┏━━

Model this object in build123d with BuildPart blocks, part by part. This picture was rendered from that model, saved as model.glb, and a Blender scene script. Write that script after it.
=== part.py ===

┗━━
┏━━

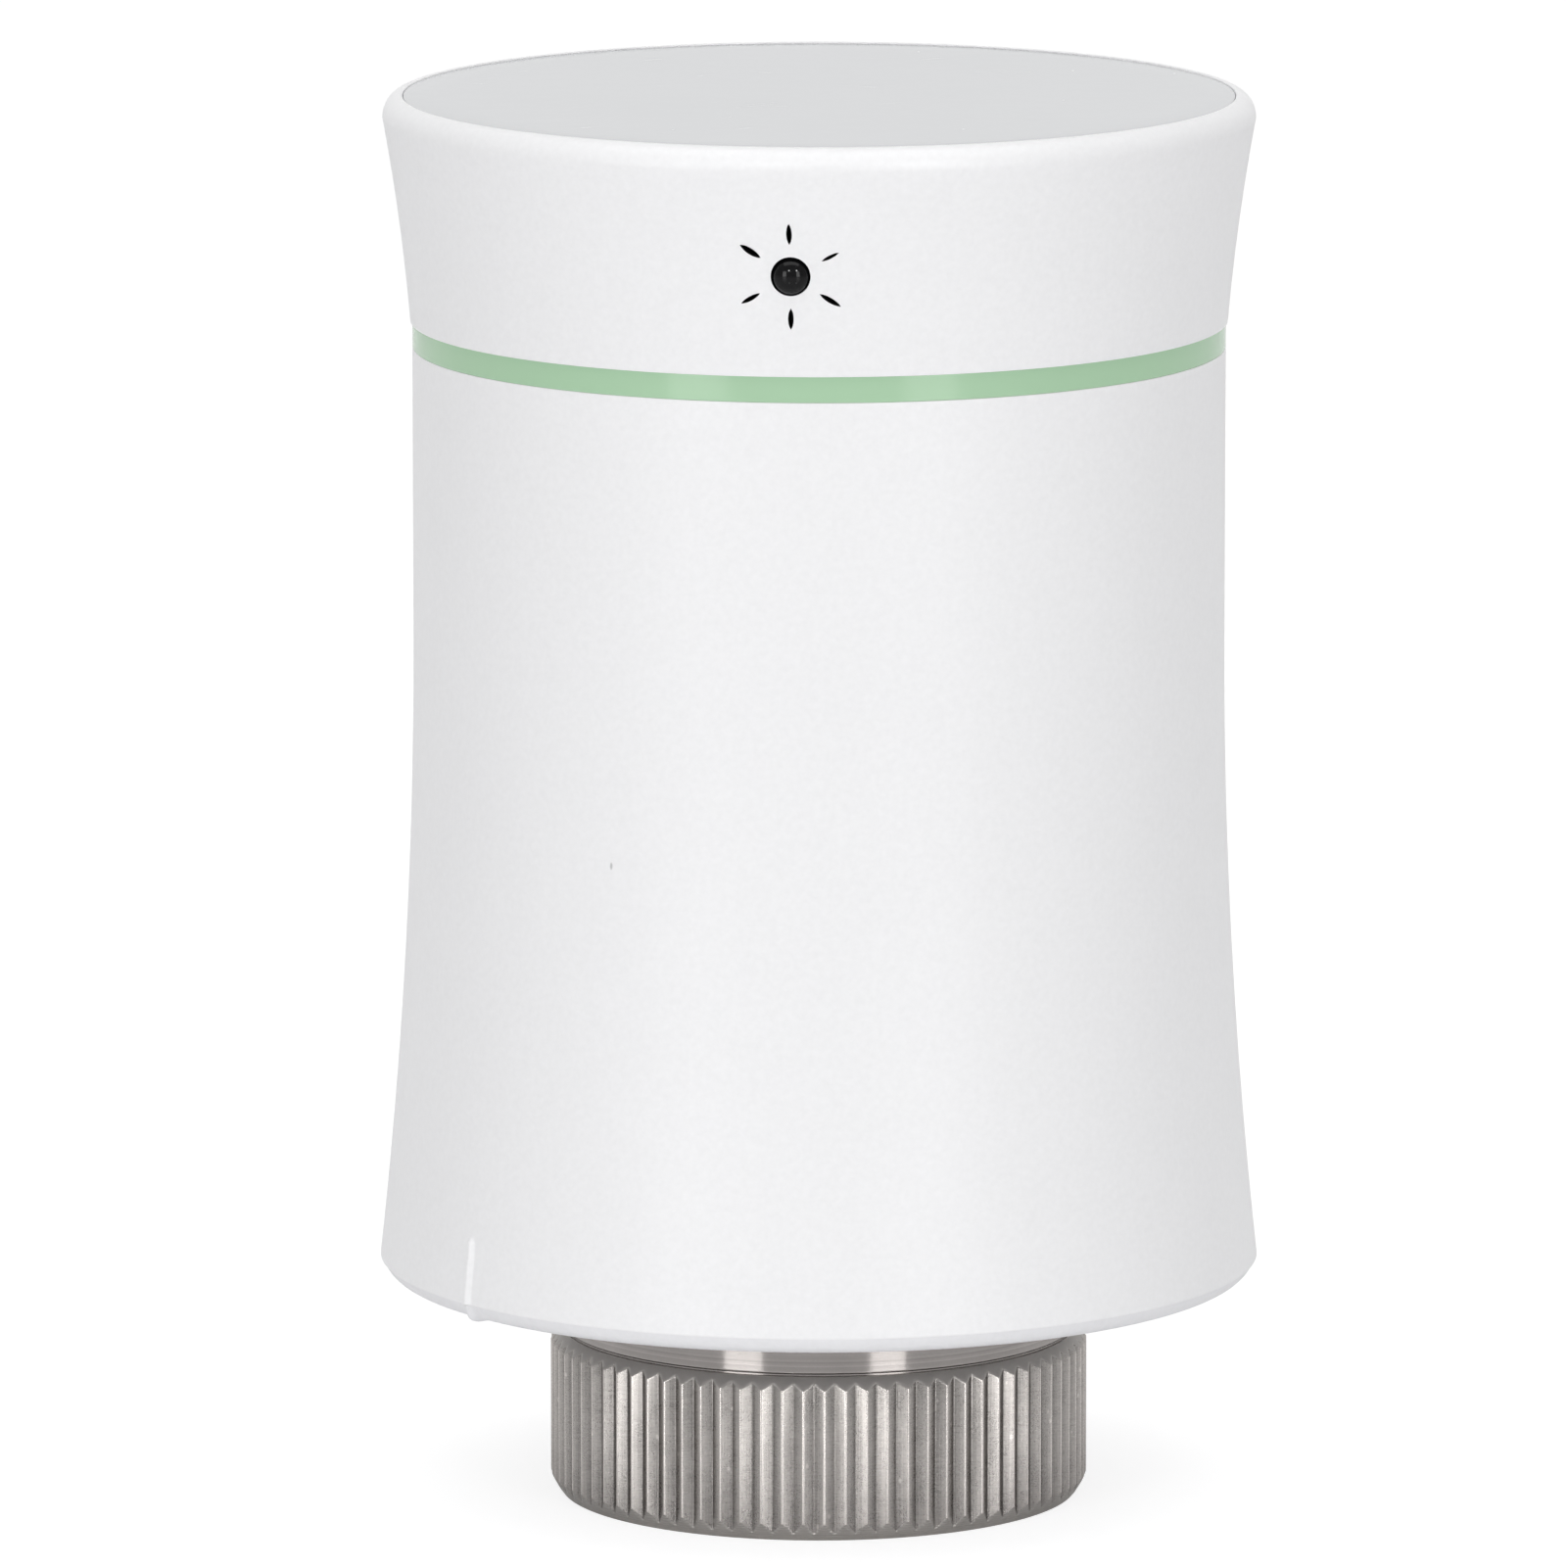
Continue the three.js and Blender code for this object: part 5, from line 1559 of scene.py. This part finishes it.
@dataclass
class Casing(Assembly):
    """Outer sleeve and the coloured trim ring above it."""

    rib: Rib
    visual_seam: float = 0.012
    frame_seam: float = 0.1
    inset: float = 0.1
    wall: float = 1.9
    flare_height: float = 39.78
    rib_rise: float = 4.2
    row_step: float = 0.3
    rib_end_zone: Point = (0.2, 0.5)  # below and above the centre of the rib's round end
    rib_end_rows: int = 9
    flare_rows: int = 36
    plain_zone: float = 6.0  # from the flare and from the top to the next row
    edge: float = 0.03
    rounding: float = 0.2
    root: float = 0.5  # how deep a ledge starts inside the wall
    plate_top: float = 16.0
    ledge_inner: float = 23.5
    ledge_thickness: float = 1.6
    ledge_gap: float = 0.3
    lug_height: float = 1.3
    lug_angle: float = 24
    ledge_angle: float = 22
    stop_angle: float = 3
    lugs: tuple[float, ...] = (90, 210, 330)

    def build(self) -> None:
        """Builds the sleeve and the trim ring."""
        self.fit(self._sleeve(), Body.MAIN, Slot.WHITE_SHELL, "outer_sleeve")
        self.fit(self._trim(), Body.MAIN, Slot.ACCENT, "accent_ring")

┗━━
┏━━

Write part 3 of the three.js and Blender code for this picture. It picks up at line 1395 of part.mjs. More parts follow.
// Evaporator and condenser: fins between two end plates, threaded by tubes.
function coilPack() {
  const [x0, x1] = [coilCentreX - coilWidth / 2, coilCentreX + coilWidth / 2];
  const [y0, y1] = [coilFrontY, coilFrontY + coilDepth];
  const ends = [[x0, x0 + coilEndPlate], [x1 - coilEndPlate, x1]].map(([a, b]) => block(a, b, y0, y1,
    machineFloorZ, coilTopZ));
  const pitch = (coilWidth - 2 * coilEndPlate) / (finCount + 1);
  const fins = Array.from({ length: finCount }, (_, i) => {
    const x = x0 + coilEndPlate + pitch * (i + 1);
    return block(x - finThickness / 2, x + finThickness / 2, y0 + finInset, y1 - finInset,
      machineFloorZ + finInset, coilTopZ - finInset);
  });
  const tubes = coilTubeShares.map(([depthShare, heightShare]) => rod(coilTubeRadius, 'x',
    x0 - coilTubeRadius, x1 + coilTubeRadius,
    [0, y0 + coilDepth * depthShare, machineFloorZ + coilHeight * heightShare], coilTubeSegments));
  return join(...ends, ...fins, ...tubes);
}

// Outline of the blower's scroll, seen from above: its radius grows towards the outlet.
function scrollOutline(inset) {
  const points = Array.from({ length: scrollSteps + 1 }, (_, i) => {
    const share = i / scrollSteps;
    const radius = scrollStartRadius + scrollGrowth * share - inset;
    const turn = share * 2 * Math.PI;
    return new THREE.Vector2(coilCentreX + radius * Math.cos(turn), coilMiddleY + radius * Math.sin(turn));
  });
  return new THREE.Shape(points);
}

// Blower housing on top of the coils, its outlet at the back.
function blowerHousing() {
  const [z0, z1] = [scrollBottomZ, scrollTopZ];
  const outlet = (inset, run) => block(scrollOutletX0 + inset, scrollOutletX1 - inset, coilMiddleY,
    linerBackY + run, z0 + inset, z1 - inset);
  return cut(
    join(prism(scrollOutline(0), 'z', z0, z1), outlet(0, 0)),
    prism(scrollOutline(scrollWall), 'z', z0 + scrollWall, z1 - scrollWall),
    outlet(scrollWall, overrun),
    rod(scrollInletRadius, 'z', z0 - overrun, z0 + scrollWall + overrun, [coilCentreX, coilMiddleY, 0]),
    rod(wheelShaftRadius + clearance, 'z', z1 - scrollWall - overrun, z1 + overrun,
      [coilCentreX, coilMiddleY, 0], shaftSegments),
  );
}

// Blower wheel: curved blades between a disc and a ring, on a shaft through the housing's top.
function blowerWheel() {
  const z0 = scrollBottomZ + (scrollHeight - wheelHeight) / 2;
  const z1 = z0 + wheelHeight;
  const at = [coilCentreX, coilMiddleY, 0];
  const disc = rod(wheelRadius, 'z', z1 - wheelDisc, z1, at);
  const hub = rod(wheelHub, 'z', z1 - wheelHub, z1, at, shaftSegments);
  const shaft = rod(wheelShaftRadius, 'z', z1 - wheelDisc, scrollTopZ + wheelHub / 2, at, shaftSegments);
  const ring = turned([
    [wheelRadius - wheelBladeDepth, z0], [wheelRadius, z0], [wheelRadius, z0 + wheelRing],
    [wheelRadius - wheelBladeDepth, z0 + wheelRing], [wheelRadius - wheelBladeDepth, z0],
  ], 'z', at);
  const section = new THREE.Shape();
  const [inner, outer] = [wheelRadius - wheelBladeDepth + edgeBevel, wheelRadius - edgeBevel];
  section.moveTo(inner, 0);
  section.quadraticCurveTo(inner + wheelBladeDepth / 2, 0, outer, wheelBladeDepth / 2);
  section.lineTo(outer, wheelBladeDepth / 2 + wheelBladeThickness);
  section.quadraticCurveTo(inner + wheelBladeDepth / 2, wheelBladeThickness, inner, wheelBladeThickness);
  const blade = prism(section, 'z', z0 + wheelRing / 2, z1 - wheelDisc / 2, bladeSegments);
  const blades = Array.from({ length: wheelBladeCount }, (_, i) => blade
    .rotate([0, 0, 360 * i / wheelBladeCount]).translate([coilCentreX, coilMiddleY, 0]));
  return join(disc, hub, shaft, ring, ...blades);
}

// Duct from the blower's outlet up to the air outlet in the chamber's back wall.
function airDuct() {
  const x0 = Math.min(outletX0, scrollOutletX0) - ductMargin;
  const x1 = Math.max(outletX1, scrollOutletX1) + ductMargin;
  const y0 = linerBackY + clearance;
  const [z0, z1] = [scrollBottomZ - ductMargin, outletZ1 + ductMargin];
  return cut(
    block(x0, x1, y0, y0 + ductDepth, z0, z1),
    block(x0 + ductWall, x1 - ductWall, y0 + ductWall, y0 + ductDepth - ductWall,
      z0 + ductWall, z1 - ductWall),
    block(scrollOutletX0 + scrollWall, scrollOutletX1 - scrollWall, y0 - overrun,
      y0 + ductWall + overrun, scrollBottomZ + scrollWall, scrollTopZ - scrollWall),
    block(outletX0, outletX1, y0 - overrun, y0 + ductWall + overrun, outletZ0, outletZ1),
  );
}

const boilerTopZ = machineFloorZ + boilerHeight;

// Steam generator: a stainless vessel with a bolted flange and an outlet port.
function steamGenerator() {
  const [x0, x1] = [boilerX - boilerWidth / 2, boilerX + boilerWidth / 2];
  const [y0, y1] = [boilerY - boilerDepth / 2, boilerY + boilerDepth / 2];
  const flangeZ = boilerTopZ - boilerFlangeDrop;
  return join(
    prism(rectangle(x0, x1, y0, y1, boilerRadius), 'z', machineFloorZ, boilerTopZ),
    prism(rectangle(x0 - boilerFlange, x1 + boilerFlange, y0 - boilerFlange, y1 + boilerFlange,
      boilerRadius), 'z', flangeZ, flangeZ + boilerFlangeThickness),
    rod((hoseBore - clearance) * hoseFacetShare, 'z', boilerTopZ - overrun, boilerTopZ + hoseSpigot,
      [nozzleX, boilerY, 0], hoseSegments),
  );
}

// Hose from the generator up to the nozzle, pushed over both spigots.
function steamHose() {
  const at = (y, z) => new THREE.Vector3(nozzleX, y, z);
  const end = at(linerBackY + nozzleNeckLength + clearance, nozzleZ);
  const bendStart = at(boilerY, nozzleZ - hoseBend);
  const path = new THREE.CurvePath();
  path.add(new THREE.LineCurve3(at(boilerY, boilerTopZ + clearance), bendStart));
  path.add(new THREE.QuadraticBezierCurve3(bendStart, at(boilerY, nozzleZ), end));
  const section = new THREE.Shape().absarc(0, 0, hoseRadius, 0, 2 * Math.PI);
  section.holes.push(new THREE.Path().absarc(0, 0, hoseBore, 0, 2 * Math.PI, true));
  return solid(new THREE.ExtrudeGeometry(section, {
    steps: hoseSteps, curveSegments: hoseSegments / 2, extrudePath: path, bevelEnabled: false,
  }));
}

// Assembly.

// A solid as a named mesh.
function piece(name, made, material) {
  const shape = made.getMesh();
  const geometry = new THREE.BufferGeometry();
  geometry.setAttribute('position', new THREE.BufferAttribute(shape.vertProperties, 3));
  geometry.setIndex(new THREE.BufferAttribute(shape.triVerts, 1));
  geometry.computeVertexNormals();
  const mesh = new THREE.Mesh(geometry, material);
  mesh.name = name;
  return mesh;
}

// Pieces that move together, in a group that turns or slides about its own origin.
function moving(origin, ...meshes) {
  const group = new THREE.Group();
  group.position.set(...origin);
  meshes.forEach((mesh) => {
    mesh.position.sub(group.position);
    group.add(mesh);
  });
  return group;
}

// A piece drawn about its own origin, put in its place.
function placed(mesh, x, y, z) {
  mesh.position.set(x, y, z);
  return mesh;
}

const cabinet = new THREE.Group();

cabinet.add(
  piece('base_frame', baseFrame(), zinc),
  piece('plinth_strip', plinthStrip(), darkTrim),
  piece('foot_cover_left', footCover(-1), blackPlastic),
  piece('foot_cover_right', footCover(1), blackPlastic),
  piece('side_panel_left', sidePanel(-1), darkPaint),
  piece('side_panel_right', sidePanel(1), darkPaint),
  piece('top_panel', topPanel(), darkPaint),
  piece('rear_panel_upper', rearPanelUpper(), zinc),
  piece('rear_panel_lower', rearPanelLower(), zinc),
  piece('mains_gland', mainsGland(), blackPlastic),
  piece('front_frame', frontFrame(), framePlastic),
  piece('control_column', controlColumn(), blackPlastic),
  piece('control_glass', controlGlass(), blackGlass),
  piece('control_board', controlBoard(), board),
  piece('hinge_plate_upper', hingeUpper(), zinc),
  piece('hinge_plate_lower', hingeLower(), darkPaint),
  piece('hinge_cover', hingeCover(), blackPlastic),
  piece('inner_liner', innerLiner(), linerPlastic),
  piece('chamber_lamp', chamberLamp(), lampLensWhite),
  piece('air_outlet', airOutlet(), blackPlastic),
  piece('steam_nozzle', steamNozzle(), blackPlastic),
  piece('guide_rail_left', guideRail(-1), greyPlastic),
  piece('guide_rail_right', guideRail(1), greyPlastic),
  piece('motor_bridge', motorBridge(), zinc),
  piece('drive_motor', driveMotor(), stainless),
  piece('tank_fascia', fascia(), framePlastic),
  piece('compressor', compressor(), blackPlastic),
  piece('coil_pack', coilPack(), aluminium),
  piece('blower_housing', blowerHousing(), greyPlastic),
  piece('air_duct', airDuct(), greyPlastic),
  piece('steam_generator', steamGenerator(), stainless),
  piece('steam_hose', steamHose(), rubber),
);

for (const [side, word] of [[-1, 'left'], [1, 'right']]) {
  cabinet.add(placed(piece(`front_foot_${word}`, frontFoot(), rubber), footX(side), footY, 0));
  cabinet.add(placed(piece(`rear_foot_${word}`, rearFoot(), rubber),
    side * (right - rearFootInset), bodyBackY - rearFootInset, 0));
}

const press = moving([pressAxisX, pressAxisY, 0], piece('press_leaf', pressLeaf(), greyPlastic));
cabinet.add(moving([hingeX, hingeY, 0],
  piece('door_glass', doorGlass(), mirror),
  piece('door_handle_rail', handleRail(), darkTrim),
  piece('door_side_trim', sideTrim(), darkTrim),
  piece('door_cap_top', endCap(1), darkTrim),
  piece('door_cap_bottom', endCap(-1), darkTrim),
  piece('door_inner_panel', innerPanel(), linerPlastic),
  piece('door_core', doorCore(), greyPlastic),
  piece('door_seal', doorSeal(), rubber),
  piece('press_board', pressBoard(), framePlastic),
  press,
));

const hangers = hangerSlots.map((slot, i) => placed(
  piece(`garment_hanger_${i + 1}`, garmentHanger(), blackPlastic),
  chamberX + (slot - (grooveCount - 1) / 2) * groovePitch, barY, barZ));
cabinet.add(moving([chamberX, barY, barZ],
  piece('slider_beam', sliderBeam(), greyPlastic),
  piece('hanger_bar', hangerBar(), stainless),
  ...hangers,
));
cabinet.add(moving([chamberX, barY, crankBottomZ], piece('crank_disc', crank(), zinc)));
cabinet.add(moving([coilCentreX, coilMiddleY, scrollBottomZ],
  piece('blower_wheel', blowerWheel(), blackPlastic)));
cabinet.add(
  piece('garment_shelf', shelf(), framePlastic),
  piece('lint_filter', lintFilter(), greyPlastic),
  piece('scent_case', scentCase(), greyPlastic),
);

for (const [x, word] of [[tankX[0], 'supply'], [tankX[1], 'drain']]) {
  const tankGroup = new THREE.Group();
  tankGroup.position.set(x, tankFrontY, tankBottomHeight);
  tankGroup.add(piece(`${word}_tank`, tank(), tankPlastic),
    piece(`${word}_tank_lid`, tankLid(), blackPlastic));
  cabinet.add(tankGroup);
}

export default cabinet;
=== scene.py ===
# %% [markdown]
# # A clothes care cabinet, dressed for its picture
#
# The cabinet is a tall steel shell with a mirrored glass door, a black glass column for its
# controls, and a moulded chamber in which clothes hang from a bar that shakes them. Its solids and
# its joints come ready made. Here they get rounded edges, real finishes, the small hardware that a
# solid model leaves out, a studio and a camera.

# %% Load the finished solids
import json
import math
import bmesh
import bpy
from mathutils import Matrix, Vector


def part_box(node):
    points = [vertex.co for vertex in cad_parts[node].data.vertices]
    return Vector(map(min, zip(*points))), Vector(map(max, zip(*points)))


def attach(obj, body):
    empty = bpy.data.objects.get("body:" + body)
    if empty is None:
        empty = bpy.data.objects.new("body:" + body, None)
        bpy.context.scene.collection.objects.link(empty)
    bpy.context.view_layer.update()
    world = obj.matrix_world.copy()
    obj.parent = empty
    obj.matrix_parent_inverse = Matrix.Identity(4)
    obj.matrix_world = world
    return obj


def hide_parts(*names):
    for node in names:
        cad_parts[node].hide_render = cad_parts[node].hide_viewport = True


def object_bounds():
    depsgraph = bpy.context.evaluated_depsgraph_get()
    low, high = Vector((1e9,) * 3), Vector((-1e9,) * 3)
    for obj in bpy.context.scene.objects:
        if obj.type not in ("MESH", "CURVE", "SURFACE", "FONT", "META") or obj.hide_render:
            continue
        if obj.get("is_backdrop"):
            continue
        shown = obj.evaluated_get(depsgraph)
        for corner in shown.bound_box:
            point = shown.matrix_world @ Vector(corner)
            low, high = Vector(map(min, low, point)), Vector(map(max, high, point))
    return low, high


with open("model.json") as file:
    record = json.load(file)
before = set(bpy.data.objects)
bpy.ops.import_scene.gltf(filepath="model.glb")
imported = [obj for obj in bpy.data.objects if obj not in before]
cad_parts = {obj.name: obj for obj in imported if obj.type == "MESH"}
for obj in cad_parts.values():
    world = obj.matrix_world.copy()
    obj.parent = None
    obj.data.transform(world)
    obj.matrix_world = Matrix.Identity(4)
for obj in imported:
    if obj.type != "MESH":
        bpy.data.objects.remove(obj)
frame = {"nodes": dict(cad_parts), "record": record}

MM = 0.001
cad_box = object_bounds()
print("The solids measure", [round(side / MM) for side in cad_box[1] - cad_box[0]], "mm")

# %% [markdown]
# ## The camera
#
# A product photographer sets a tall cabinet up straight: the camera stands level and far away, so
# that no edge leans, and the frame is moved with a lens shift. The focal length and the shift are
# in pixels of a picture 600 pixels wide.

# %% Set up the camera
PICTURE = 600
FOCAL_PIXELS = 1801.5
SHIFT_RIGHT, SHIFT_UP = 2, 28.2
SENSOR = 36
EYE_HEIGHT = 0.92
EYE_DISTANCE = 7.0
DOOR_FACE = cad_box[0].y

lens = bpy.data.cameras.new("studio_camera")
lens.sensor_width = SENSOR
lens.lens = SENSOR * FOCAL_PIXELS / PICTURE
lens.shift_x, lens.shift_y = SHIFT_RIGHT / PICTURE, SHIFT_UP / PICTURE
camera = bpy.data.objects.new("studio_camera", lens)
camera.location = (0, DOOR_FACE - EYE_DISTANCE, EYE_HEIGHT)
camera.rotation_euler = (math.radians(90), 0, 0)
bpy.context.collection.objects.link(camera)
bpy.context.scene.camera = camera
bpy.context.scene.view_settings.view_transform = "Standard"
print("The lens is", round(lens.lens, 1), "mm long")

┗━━

Within the material above, transcribe exactly the lines that run from the line holding "const tankGroup = new THREE.Group();" through the line holding "obj.matrix_parent_inverse = Matrix.Identity(4)".

  const tankGroup = new THREE.Group();
  tankGroup.position.set(x, tankFrontY, tankBottomHeight);
  tankGroup.add(piece(`${word}_tank`, tank(), tankPlastic),
    piece(`${word}_tank_lid`, tankLid(), blackPlastic));
  cabinet.add(tankGroup);
}

export default cabinet;
=== scene.py ===
# %% [markdown]
# # A clothes care cabinet, dressed for its picture
#
# The cabinet is a tall steel shell with a mirrored glass door, a black glass column for its
# controls, and a moulded chamber in which clothes hang from a bar that shakes them. Its solids and
# its joints come ready made. Here they get rounded edges, real finishes, the small hardware that a
# solid model leaves out, a studio and a camera.

# %% Load the finished solids
import json
import math
import bmesh
import bpy
from mathutils import Matrix, Vector


def part_box(node):
    points = [vertex.co for vertex in cad_parts[node].data.vertices]
    return Vector(map(min, zip(*points))), Vector(map(max, zip(*points)))


def attach(obj, body):
    empty = bpy.data.objects.get("body:" + body)
    if empty is None:
        empty = bpy.data.objects.new("body:" + body, None)
        bpy.context.scene.collection.objects.link(empty)
    bpy.context.view_layer.update()
    world = obj.matrix_world.copy()
    obj.parent = empty
    obj.matrix_parent_inverse = Matrix.Identity(4)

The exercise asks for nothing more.